Extract, without alteration, each line from the start of the listing to the line bearing "return mask".

**DATA SECTION**
────────────────────────────────────────
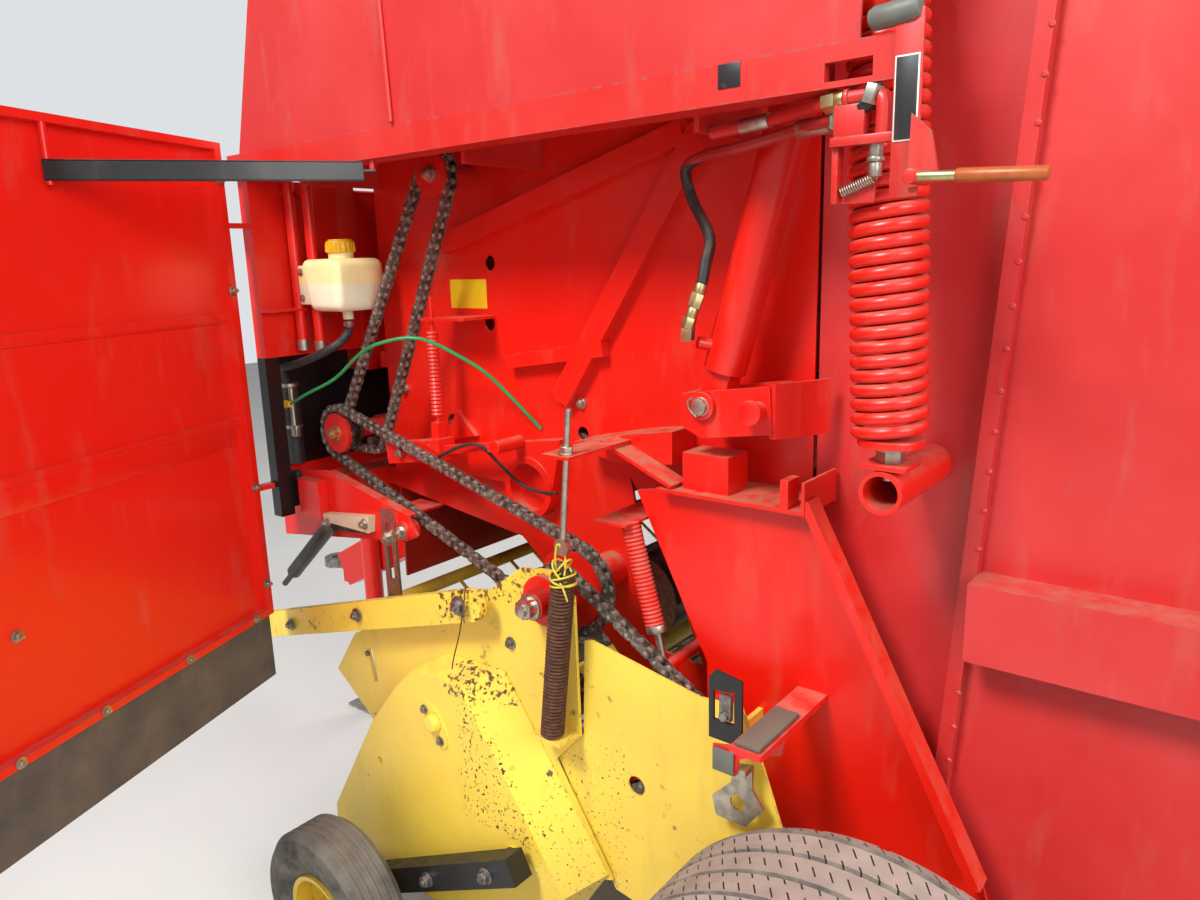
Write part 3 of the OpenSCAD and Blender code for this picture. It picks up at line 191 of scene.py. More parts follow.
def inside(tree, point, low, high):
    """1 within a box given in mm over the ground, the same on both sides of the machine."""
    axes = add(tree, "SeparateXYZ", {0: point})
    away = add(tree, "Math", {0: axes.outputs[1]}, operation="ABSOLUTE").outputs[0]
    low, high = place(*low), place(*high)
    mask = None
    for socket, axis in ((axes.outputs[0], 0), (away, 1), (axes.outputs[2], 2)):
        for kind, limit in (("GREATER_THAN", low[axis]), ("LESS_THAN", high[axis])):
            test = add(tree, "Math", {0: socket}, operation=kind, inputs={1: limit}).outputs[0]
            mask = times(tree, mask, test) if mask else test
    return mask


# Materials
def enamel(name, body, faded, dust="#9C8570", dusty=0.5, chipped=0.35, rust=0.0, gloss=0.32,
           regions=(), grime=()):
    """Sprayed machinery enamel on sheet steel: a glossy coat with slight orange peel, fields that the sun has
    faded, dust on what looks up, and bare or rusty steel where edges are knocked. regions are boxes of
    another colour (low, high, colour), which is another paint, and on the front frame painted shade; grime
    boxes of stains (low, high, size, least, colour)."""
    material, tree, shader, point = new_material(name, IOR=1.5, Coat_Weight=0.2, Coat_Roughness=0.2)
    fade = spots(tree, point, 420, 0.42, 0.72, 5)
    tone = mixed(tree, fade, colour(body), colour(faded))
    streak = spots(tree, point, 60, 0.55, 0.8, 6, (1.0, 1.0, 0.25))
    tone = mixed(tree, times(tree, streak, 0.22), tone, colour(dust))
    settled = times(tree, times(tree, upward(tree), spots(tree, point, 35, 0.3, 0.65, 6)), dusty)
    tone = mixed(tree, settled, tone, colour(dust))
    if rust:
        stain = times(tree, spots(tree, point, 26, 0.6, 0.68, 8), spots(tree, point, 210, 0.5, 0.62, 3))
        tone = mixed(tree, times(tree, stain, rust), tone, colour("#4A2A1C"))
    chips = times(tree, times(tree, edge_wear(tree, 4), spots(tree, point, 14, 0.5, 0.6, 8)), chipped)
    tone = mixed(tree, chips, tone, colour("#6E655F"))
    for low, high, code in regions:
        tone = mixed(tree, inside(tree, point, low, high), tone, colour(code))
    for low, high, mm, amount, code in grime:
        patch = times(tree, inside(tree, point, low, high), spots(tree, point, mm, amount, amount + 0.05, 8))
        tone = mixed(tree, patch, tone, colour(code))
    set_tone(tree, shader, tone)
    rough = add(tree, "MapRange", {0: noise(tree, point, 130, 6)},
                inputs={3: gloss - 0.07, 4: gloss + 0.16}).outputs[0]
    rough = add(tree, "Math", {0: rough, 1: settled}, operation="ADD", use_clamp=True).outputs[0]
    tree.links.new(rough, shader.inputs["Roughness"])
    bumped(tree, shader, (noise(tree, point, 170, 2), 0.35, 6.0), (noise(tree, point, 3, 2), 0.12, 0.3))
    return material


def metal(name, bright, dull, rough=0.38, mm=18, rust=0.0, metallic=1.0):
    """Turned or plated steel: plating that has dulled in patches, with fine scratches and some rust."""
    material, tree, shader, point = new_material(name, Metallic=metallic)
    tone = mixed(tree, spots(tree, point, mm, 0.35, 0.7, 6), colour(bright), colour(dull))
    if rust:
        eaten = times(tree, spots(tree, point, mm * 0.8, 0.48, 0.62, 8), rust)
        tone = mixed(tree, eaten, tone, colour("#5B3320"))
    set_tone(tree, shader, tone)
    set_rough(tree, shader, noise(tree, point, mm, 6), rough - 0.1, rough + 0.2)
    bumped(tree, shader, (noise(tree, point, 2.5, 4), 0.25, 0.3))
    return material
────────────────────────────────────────
**ANSWER TO THIS EXERCISE**
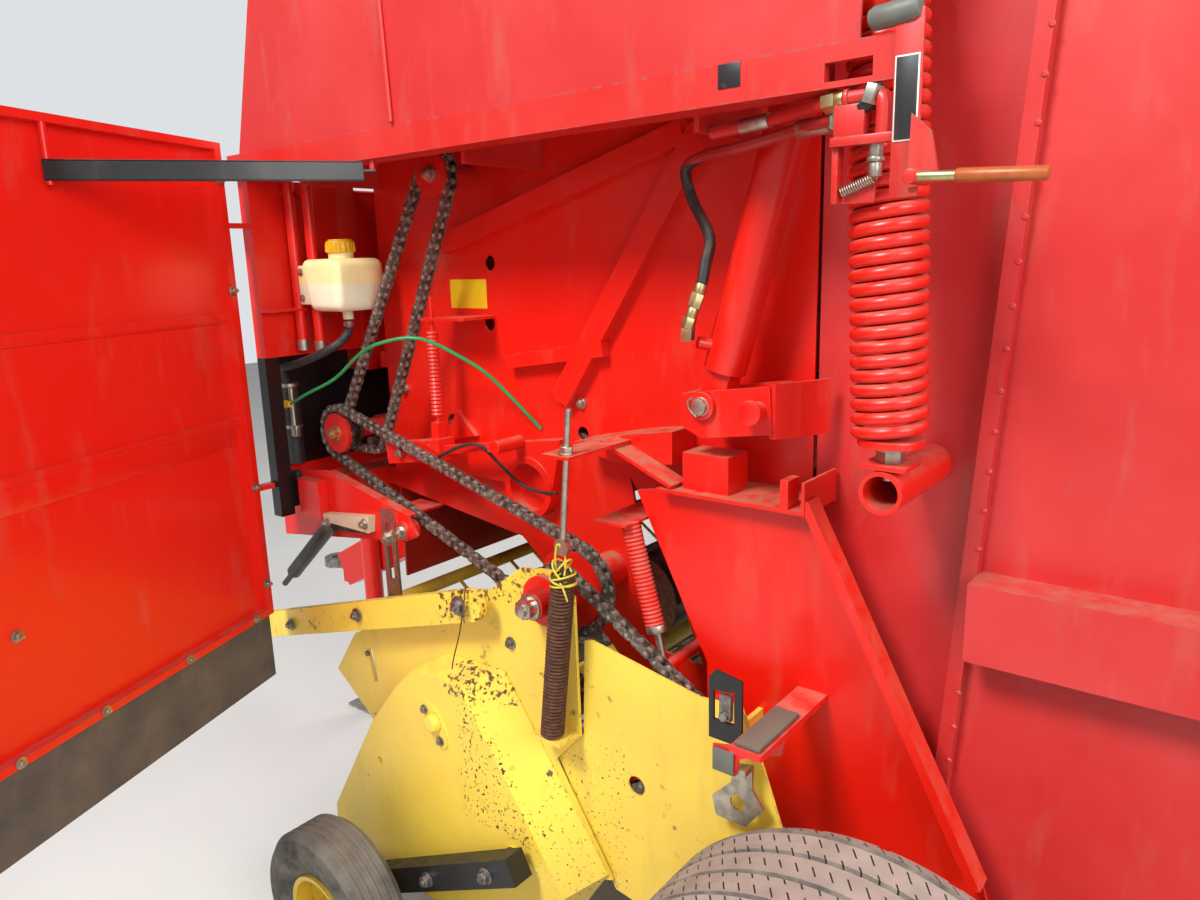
Write part 3 of the OpenSCAD and Blender code for this picture. It picks up at line 191 of scene.py. More parts follow.
def inside(tree, point, low, high):
    """1 within a box given in mm over the ground, the same on both sides of the machine."""
    axes = add(tree, "SeparateXYZ", {0: point})
    away = add(tree, "Math", {0: axes.outputs[1]}, operation="ABSOLUTE").outputs[0]
    low, high = place(*low), place(*high)
    mask = None
    for socket, axis in ((axes.outputs[0], 0), (away, 1), (axes.outputs[2], 2)):
        for kind, limit in (("GREATER_THAN", low[axis]), ("LESS_THAN", high[axis])):
            test = add(tree, "Math", {0: socket}, operation=kind, inputs={1: limit}).outputs[0]
            mask = times(tree, mask, test) if mask else test
    return mask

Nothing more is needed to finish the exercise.